TASK DIRECTIONS
Repeat the lines of the data that follow, please, starting at the first and stopping after the one with "return Wire(self, made.outputs[output])".
-------- DATASET EXTRACT --------
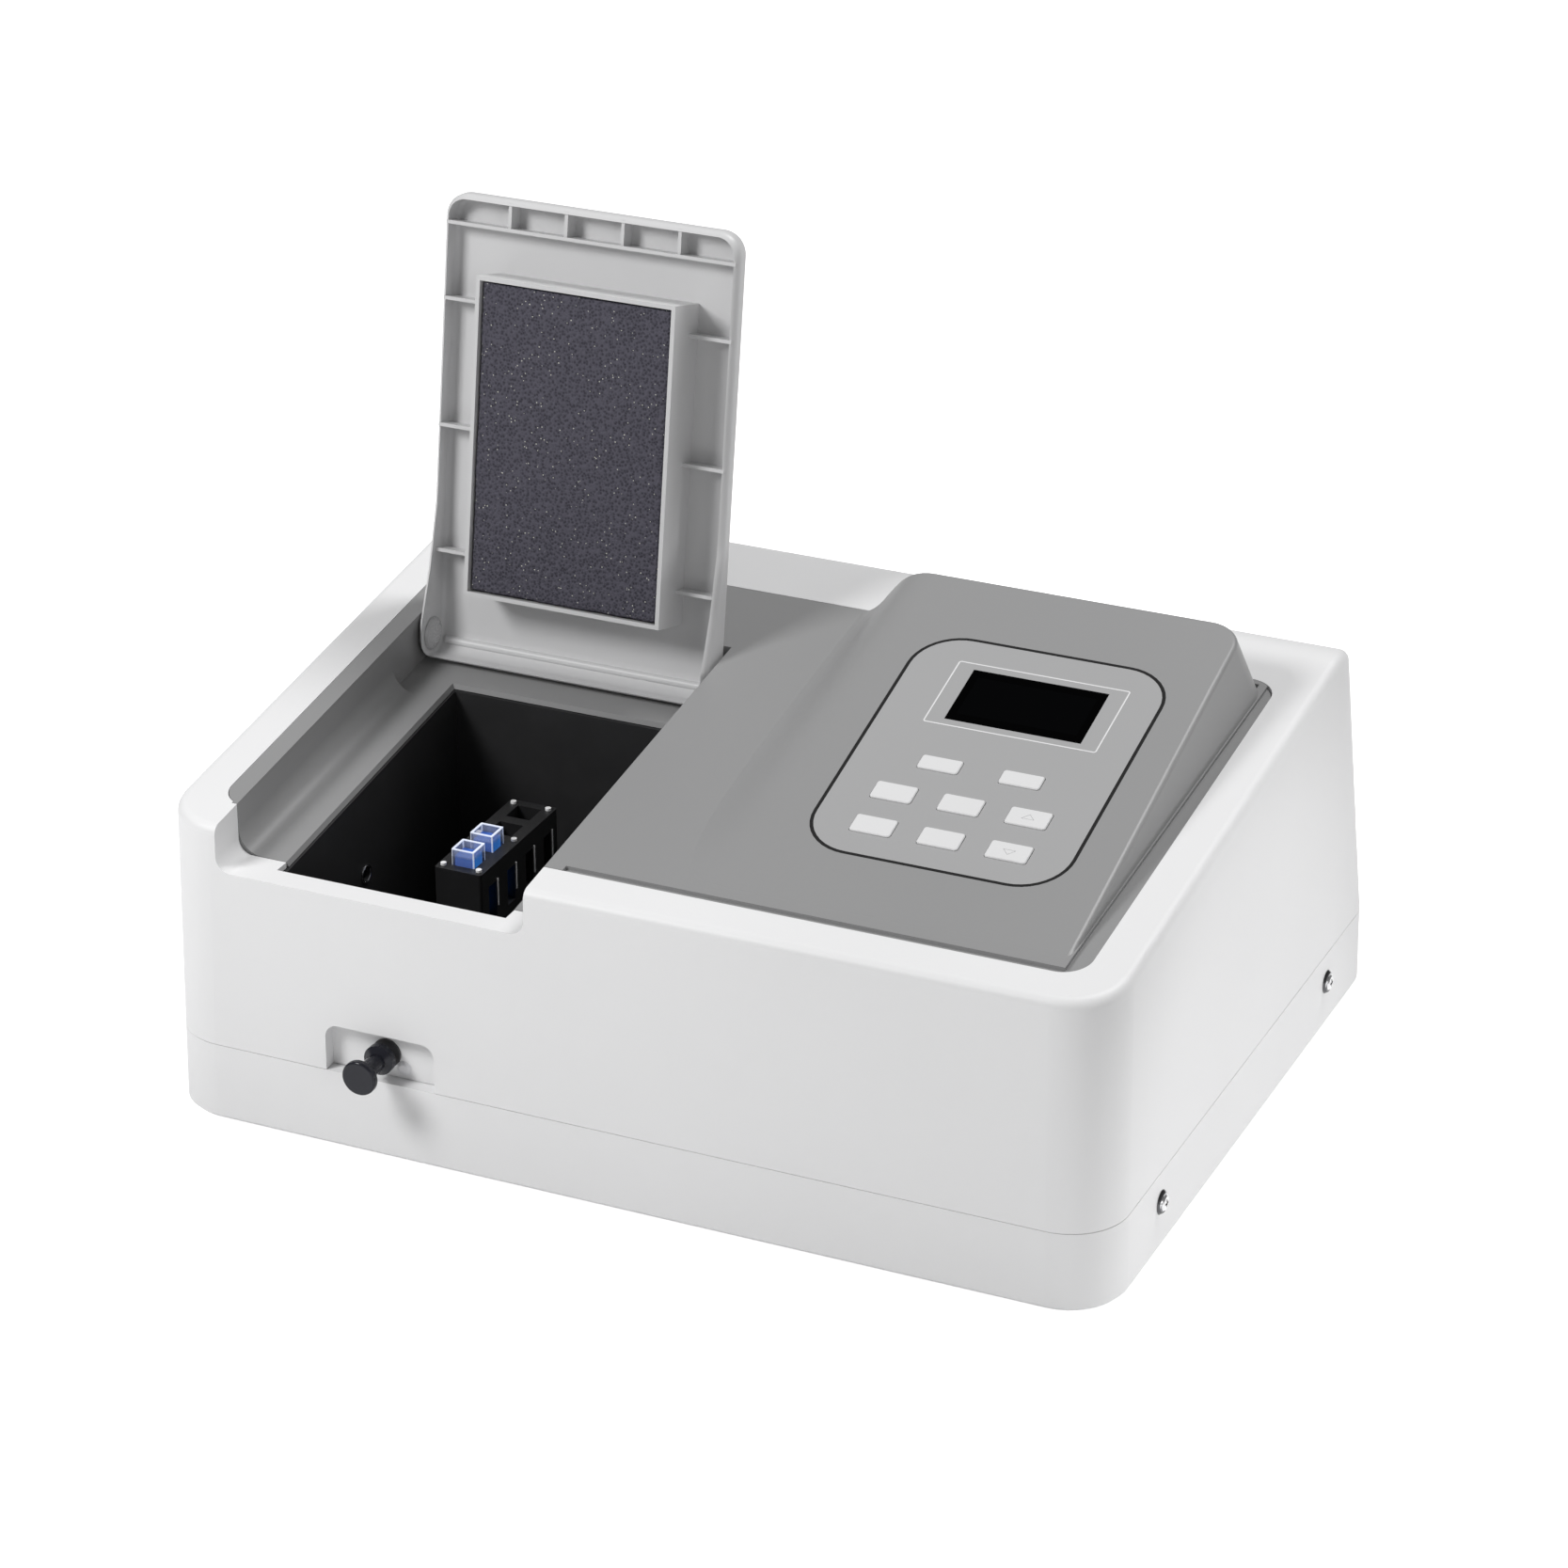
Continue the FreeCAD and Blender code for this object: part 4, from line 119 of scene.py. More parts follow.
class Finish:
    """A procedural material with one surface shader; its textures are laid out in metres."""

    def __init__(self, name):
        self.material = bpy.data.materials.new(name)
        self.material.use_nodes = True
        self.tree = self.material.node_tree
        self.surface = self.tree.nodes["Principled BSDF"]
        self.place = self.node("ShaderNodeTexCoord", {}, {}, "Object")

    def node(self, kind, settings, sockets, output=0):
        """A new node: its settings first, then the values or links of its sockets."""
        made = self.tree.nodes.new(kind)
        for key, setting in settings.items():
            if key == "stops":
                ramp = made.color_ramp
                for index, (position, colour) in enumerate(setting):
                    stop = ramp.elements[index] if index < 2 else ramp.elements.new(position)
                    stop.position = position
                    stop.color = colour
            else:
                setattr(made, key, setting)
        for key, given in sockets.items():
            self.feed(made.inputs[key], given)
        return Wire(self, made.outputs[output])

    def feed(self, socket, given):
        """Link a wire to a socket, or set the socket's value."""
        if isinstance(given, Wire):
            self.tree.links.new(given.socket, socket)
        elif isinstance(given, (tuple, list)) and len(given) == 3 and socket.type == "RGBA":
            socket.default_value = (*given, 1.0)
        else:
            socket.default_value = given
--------
CORRECT OUTPUT
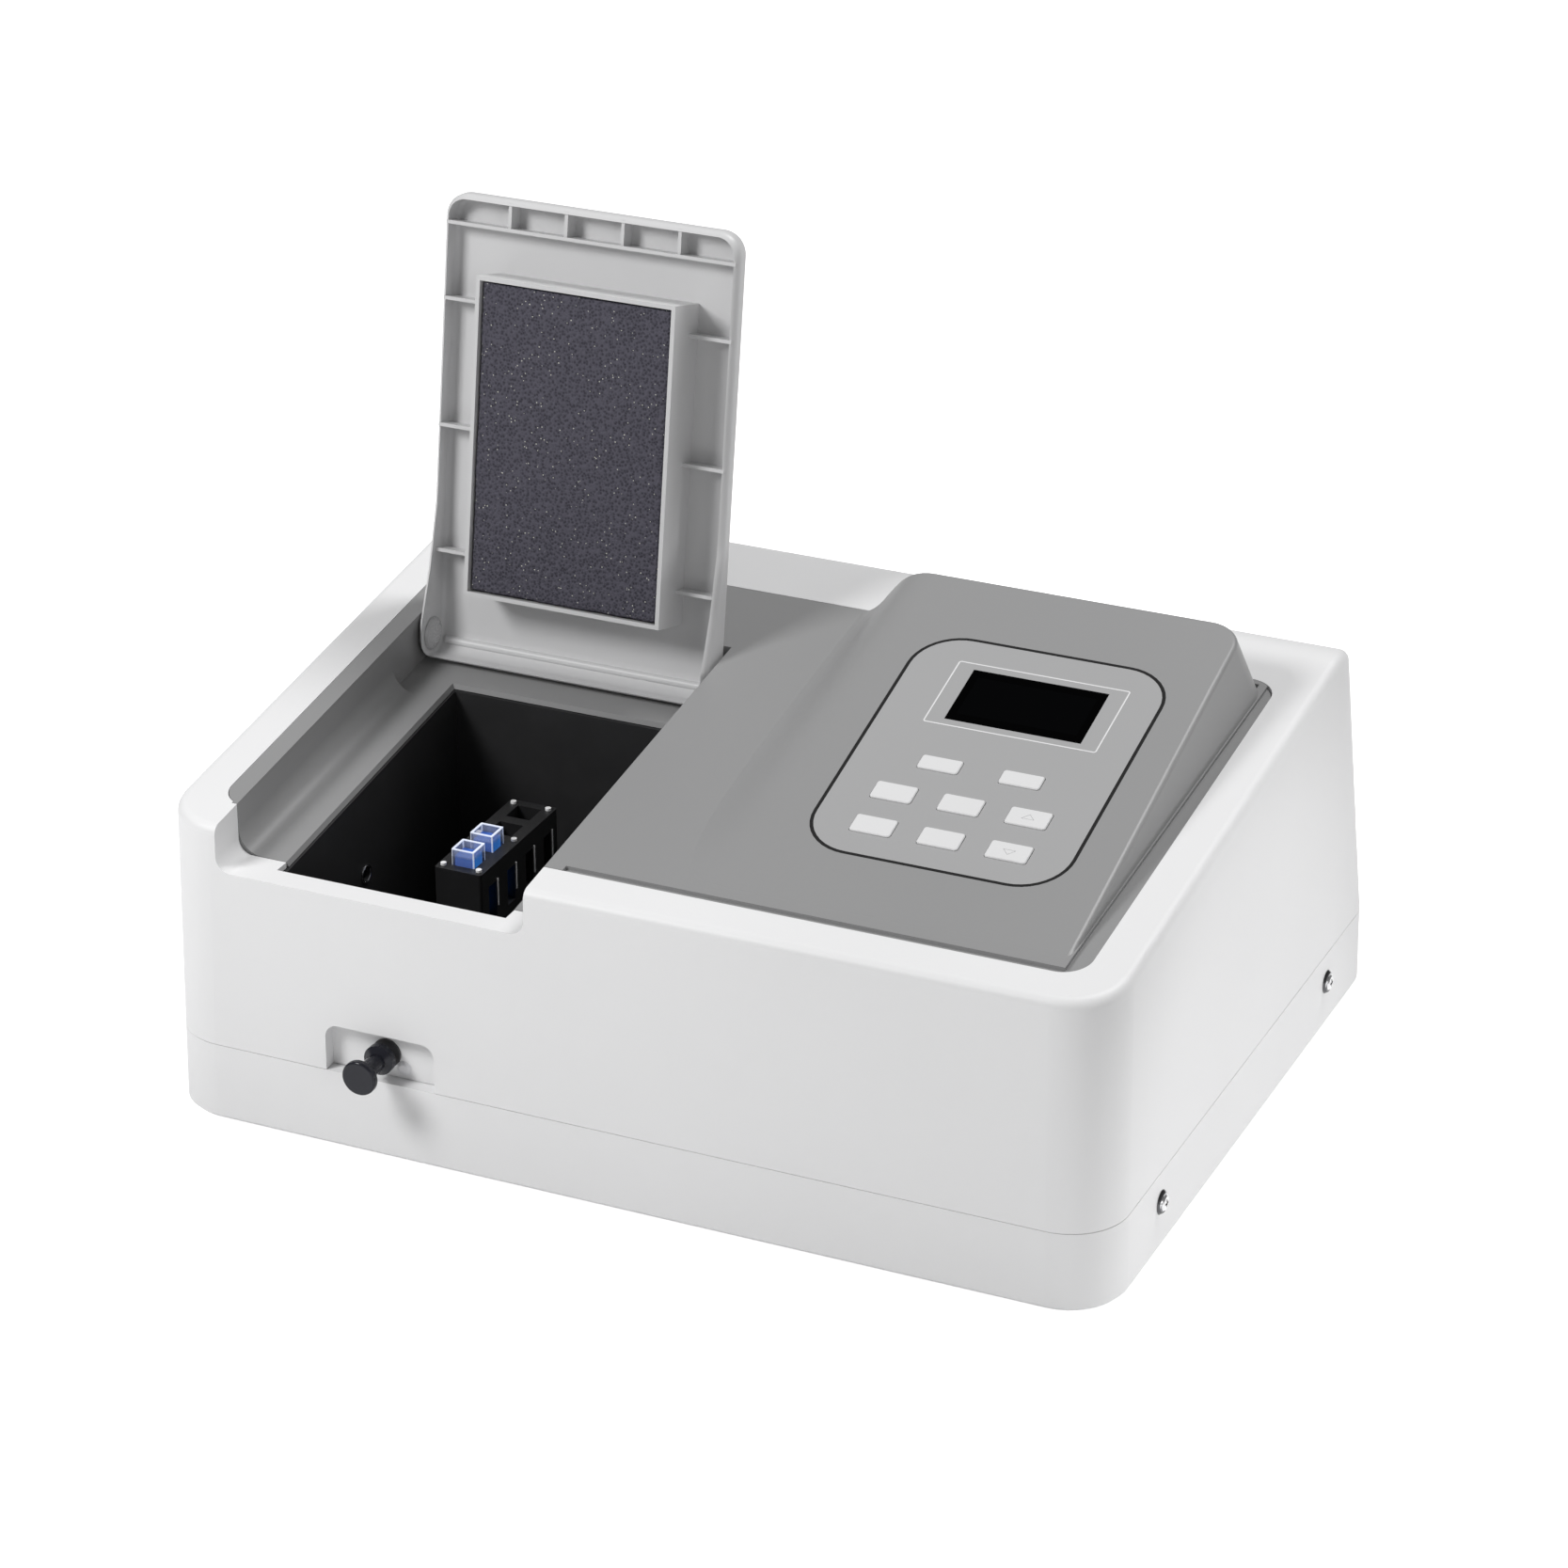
Continue the FreeCAD and Blender code for this object: part 4, from line 119 of scene.py. More parts follow.
class Finish:
    """A procedural material with one surface shader; its textures are laid out in metres."""

    def __init__(self, name):
        self.material = bpy.data.materials.new(name)
        self.material.use_nodes = True
        self.tree = self.material.node_tree
        self.surface = self.tree.nodes["Principled BSDF"]
        self.place = self.node("ShaderNodeTexCoord", {}, {}, "Object")

    def node(self, kind, settings, sockets, output=0):
        """A new node: its settings first, then the values or links of its sockets."""
        made = self.tree.nodes.new(kind)
        for key, setting in settings.items():
            if key == "stops":
                ramp = made.color_ramp
                for index, (position, colour) in enumerate(setting):
                    stop = ramp.elements[index] if index < 2 else ramp.elements.new(position)
                    stop.position = position
                    stop.color = colour
            else:
                setattr(made, key, setting)
        for key, given in sockets.items():
            self.feed(made.inputs[key], given)
        return Wire(self, made.outputs[output])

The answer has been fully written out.